Racial ‘Boundary-policing’: Perceptions of Black-White Interracial Couples in Los Angeles and Rio de Janeiro

Posted in Articles, Brazil, Caribbean/Latin America, Media Archive, Social Science, United States on 2014-10-16 18:15Z by Steven

Racial ‘Boundary-policing’: Perceptions of Black-White Interracial Couples in Los Angeles and Rio de Janeiro

Du Bois Review: Social Science Research on Race
Volume 10 / Issue 01 / Spring 2013
pages 179-203
DOI: 10.1017/S1742058X13000118

Chinyere K. Osuji, Assistant Professor of Sociology
Rutgers, The State University of New Jersey, Camden

As people who cross racial boundaries in the family formation process, the experiences of interracial couples can actually reveal the nature of racial boundaries within and across societies.

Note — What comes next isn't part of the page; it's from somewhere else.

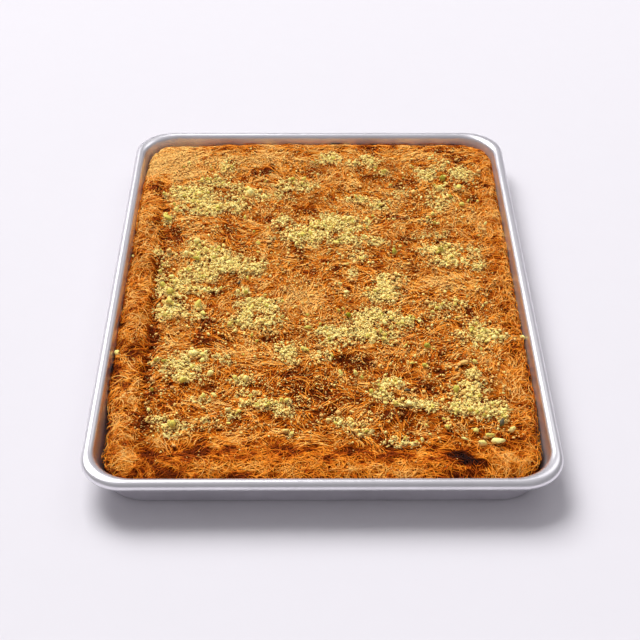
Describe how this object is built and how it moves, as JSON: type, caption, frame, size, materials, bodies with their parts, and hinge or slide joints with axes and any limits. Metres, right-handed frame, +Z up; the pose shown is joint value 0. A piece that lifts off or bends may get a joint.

I draw on in-depth qualitative interviews with eighty-seven respondents in interracial Black and White couples in Los Angeles and Rio de Janeiro to compare perceptions of public stigmatization by outsiders, a term I call “boundary-policing.” I find that couples in Los Angeles perceive gendered, Black individuals as perpetrators of this boundary-policing. In Rio de Janeiro, couples perceive regionalized and classed, White perpetrators. These findings suggest that in the United States and Brazil, racial boundaries are intertwined with class and gender boundaries to shape negotiation of boundary-policing in the two contexts. This analysis builds on previous studies of ethnoracial boundaries by showing how individuals reinforce and negotiate them through interpersonal relations. It demonstrates the similarities and differences in the negotiation and reinforcement of racial boundaries in the two sites.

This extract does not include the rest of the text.